[XML-SIG] how to get the 'codepage' from a xml document

Remy C. Cool dev-xml@smartology.nl
Fri, 10 Jan 2003 14:49:32 +0100

On Friday 10 January 2003 14:41, Thomas B. Passin wrote:
> [Remy C. Cool]
> > > > just have to find out how to get this implemented in a such a
> > > > way that I can pass the encoding to the parser.
> > >
> > > Why do you think you need to do this? A compliant parser is
> > > going to be autodetecting the encoding if you don't force it to
> > > use something else. Why do you want to do the autodetect
> > > externally?
> >
> > My application appends/inserts data into an existing xml file ...
> > some what like a print queue. So I need the encoding to be able
> > to create 'the new' xml file in the same encoding as the original
> > and I don't like to hardcode the encoding into the source.
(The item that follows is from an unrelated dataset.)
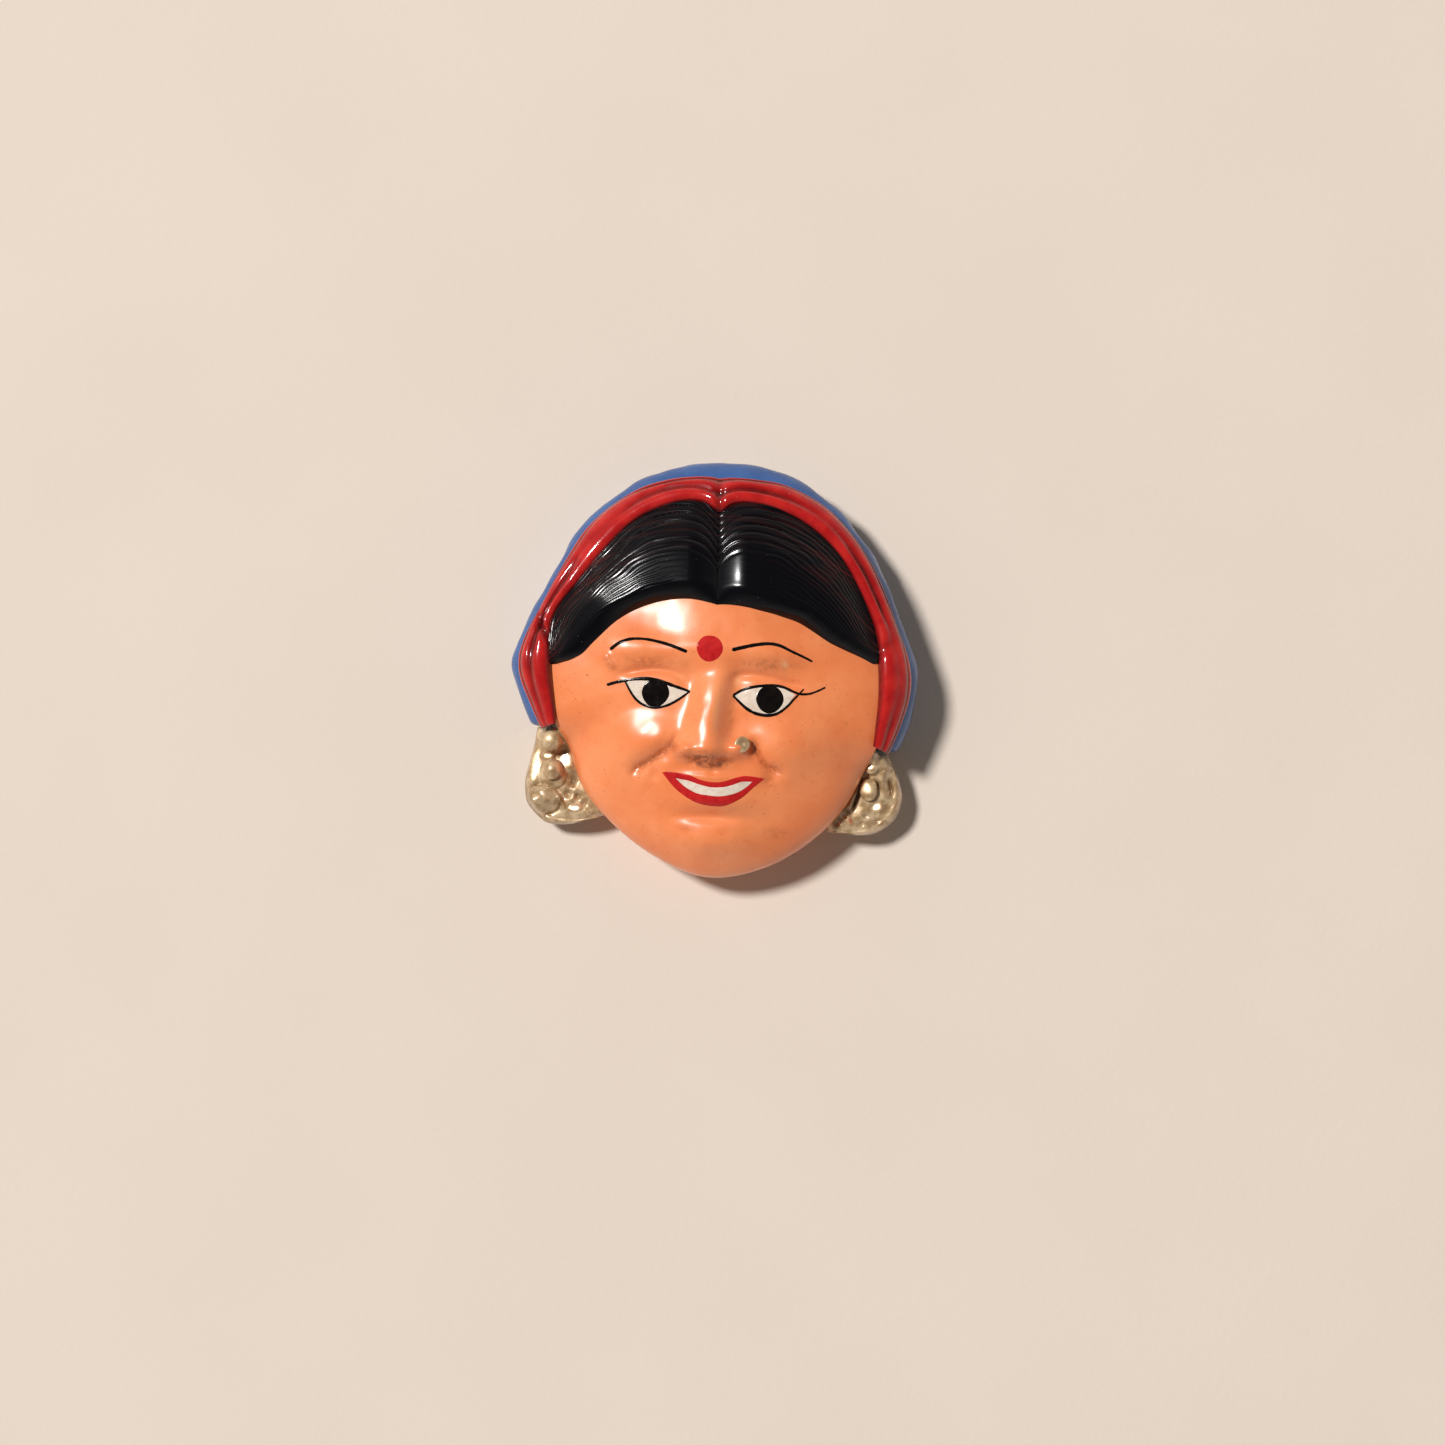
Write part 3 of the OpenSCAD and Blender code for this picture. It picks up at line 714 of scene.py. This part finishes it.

It
> > uses no external entity's (except for a DTD in plain ASCII) so
> > that's not a problem.
> I do not think you are looking at things quite the right way here. 
> When you read the source and parse it, the resulting characters
> should no longer be "encoded" - they are in the computer's internal
> format.  You should read the external file into which you want to
> insert the new material.  It will now be in the internal format
> too, and the two can be combined. When you write the combined file,
> you can specify the encodng to use.
> It is true that you still have to decide what encoding to use for
> the output, but you no longer have a mix-and-match problem. 
> Anyway, if you have to figure out the external file's encoding, you
> can always read the first line of the external file, look for
> "encoding = ",  look at the byte order mark if necessary, and do a
> simple-minded detection. It is bound to be good enough for the
> merging output in your situation.

Thanks for your comment.
The thing is that I don't want to hardcode the encoding format in the 
source for the output file ... it should be the same as the input 
automatically. I realized that a 'helper' function to read the first 
line would suffice for this purpose, and it does.